Not every tick bite warrants antibiotics. Your doctor will consider several factors: whether the tick was an Ixodes (deer) tick, whether it appeared engorged, whether Lyme disease is common in your area or in a place you recently traveled, and whether doxycycline is safe for you. A flat, unfed tick is unlikely to have transmitted the bacteria, so preventive treatment may not be necessary in that case. If you’re unsure, call your doctor’s office within a day or two of the bite to discuss whether treatment makes sense.
What to Watch For
A small red bump at the bite site that appears immediately and looks like a mosquito bite is normal. This irritation typically fades within one to two days and is not a sign of Lyme disease or any other infection.
The rash you need to watch for is different. It appears 3 to 30 days after the bite, with an average onset around 7 days. It starts at the bite site and expands gradually over several days, potentially reaching 12 inches or more across. It may feel warm to the touch but is rarely itchy or painful. As it grows, it sometimes clears in the center, creating the well-known “bull’s-eye” pattern, but many Lyme rashes don’t look like a classic bull’s-eye at all. They may appear as a solid red oval or an irregularly shaped patch. The rash can also show up on a part of the body far from the original bite.

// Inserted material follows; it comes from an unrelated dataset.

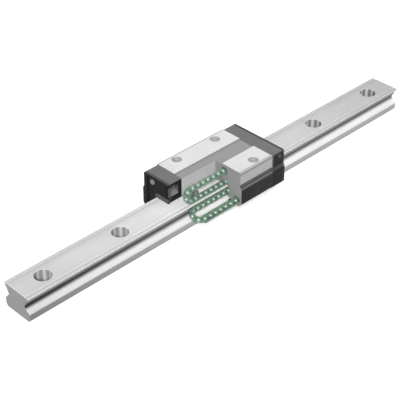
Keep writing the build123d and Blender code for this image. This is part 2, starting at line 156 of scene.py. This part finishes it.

Beyond the rash, early Lyme disease can cause fever, chills, headache, fatigue, muscle and joint aches, and swollen lymph nodes. These symptoms overlap with many common illnesses, so the connection to a tick bite is easy to miss if you’re not paying attention. If you develop any combination of a spreading rash or flu-like symptoms within several weeks of a tick bite, contact your doctor. Be specific: tell them when the bite happened, where on your body it was, and where you were geographically when you picked up the tick. That information helps your provider make an accurate diagnosis quickly.
Monitoring Timeline
Keep an eye on the bite site and your overall health for about 30 days after the bite. Some people find it helpful to mark the edge of any redness with a pen so they can tell if it’s expanding. Take a photo of the bite site every few days for comparison. Most tick bites cause no illness at all, but catching symptoms early leads to simpler, more effective treatment. Lyme disease treated in its early stage responds well to a short course of antibiotics, while delayed treatment can lead to more complicated symptoms involving the joints, heart, or nervous system.